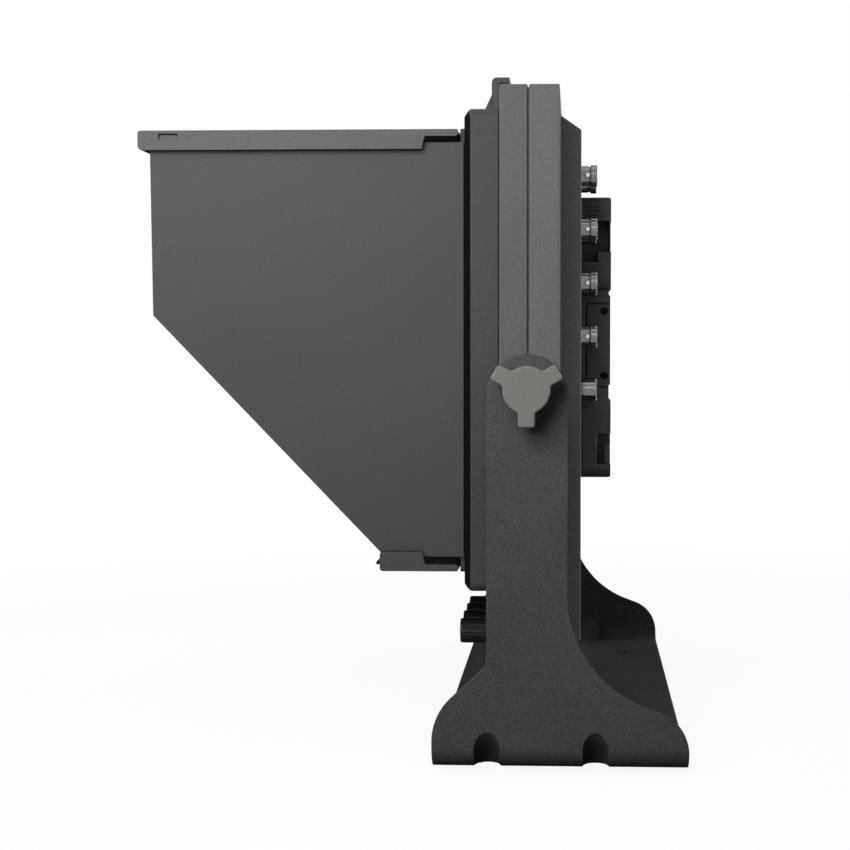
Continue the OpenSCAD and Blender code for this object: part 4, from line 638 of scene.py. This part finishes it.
# Cross-recess screws in millimetres: the middle of each head's face, and side 0 for heads that look to the
# rear, 1 for the right and -1 for the left; the battery plate's flank screws differ in place and side only
flankScrews = {"node": "v_mount_plate", "finish": "blackOxide", "stands": [], "radius": 1.6,
               "thick": 1.2, "dome": 0.2, "recess": 0.6, "shank": 0.9, "length": 2.4, "steps": 17}
screwSets = {
    "caseScrewHeads": {"node": "case_screws", "finish": "blackOxide", "stands": ["case_screws"], "radius": 2.6,
                       "thick": 1.5, "dome": 0.25, "recess": 0.9, "shank": 1.2, "length": 19.6, "steps": 23,
                       "face": [(x, -0.7, z) for x in (-150, -60, 60, 150) for z in (36.9, 272.3)], "side": 0},
    "plateScrewHeads": {"node": "v_mount_screws", "finish": "zincPlate", "stands": ["v_mount_screws"],
                        "radius": 2.6, "thick": 1.6, "dome": 0.25, "recess": 0.9, "shank": 1.2, "length": 13.5,
                        "steps": 23, "face": [(x, 18.4, z) for x in (-38.5, 38.5) for z in (153.534, 201.56)],
                        "side": 0},
    "socketScrewHeads": {"node": "dc_in_socket", "finish": "blackOxide", "stands": [], "radius": 2.0,
                         "thick": 1.1, "dome": 0.3, "recess": 0.7, "shank": 1.15, "length": 2.2, "steps": 19,
                         "face": [(-72 + x, 6.25, 79.2 + z) for x in (-8.98, 8.98) for z in (-8.98, 8.98)],
                         "side": 0},
    "flankScrewHeadsRight": {**flankScrews, "face": [(46.5, 19.0, z) for z in (158.077, 188.191)], "side": 1},
    "flankScrewHeadsLeft": {**flankScrews, "face": [(-46.5, 19.0, z) for z in (158.077, 188.191)], "side": -1},
}
for name, spec in screwSets.items():
    forms = crossScrew(spec)
    if spec["side"]:
        forms = [alongX(form, spec["side"]) for form in forms]
    addPiece(name, makeMesh(name, forms, spec["face"]), spec["node"], [spec["finish"]], spec["stands"])
print("screws made:", sum(len(spec["face"]) for spec in screwSets.values()))

# A floor whose glow rises to white with the distance, and a world that is white to the eye and in reflections
# but lights little. Reaches in metres, glow and light as strengths, where 1 is white
studio = {"floorHalf": 6.0, "floorColour": "#666666", "floorGlow": (0.92, 1.02), "glowReach": (0.45, 1.3),
          "worldColour": "#ffffff", "worldLight": 0.13}
# Soft lamps; the front one, near the camera, has a grid, so its light fades towards the floor. Places and
# sizes in metres, power in watts, spread in degrees
lamps = {
    "frontSoftbox": {"place": (0.62, -0.24, 0.44), "aim": (0.1, -0.1, 0.3), "size": 0.5, "power": 1.14,
                     "spread": 100},
    "topSoftbox": {"place": (0.3, -0.3, 2.2), "aim": (0.1, -0.05, 0.18), "size": 1.4, "power": 3.2,
                   "spread": 180},
    "screenSoftbox": {"place": (-0.6, -2.2, 1.0), "aim": (0.1, -0.05, 0.18), "size": 1.4, "power": 9.0,
                      "spread": 180},
    "rearSoftbox": {"place": (-1.2, 1.9, 0.7), "aim": (0.1, -0.05, 0.18), "size": 1.4, "power": 13.0,
                    "spread": 180},
}


def raysThatSeeWhite(tree):
    # 1 for camera, glossy and transmission rays, 0 for the rays that light the object
    rays = addNode(tree, "ShaderNodeLightPath")
    seen = addNode(tree, "ShaderNodeMath", {"operation": "MAXIMUM"},
                   {0: rays.outputs["Is Camera Ray"], 1: rays.outputs["Is Glossy Ray"]})
    return addNode(tree, "ShaderNodeMath", {"operation": "MAXIMUM"},
                   {0: seen.outputs[0], 1: rays.outputs["Is Transmission Ray"]}).outputs[0]


def makeFloor(settings):
    half, z = settings["floorHalf"], cadLow.z
    mesh = bpy.data.meshes.new("studioFloor")
    mesh.from_pydata([(-half, -half, z), (half, -half, z), (half, half, z), (-half, half, z)], [], [(0, 1, 2, 3)])
    floor = newObject("studioFloor", mesh)
    material, tree = emptyMaterial("paperSweep")
    paper = addNode(tree, "ShaderNodeBsdfDiffuse", {"Color": toLinear(settings["floorColour"])})
    place = addNode(tree, "ShaderNodeTexCoord").outputs["Object"]
    away = addNode(tree, "ShaderNodeVectorMath", {"operation": "LENGTH"}, {0: place}).outputs["Value"]
    (near, far), (dim, bright) = settings["glowReach"], settings["floorGlow"]
    rise = addNode(tree, "ShaderNodeMapRange", {"From Min": near, "From Max": far, "To Min": dim, "To Max": bright},
                   {"Value": away})
    glow = addNode(tree, "ShaderNodeEmission", links={"Strength": rise.outputs["Result"]})
    both = addNode(tree, "ShaderNodeAddShader", links={0: paper.outputs[0], 1: glow.outputs[0]})
    mixed = addNode(tree, "ShaderNodeMixShader", links={"Fac": raysThatSeeWhite(tree), 1: paper.outputs[0],
                                                        2: both.outputs[0]})
    addNode(tree, "ShaderNodeOutputMaterial", links={"Surface": mixed.outputs[0]})
    mesh.materials.append(material)


def makeWorld(settings):
    world = bpy.data.worlds.new("studioWorld")
    world.use_nodes = True
    tree = world.node_tree
    tree.nodes.clear()
    strength = addNode(tree, "ShaderNodeMapRange", {"To Min": settings["worldLight"], "To Max": 1.0},
                       {"Value": raysThatSeeWhite(tree)})
    backdrop = addNode(tree, "ShaderNodeBackground", {"Color": toLinear(settings["worldColour"])},
                       {"Strength": strength.outputs["Result"]})
    addNode(tree, "ShaderNodeOutputWorld", links={"Surface": backdrop.outputs[0]})
    bpy.context.scene.world = world


def makeLamp(name, settings):
    data = bpy.data.lights.new(name, "AREA")
    data.shape = "DISK"
    data.size = settings["size"]
    data.energy = settings["power"]
    data.spread = math.radians(settings["spread"])
    lamp = newObject(name, data)
    lamp.location = settings["place"]
    lookAlong(lamp, Vector(settings["aim"]) - Vector(settings["place"]))
    lamp.visible_camera = False


makeFloor(studio)
makeWorld(studio)
for name, settings in lamps.items():
    makeLamp(name, settings)
bpy.context.scene.view_settings.view_transform = "Standard"
print("studio ready")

◇ ◇ ◇ ◇ ◇

== Written instruction ==
What is the number of lines that contain "scene"? Reply with that number alone.

== Exercise answer ==
3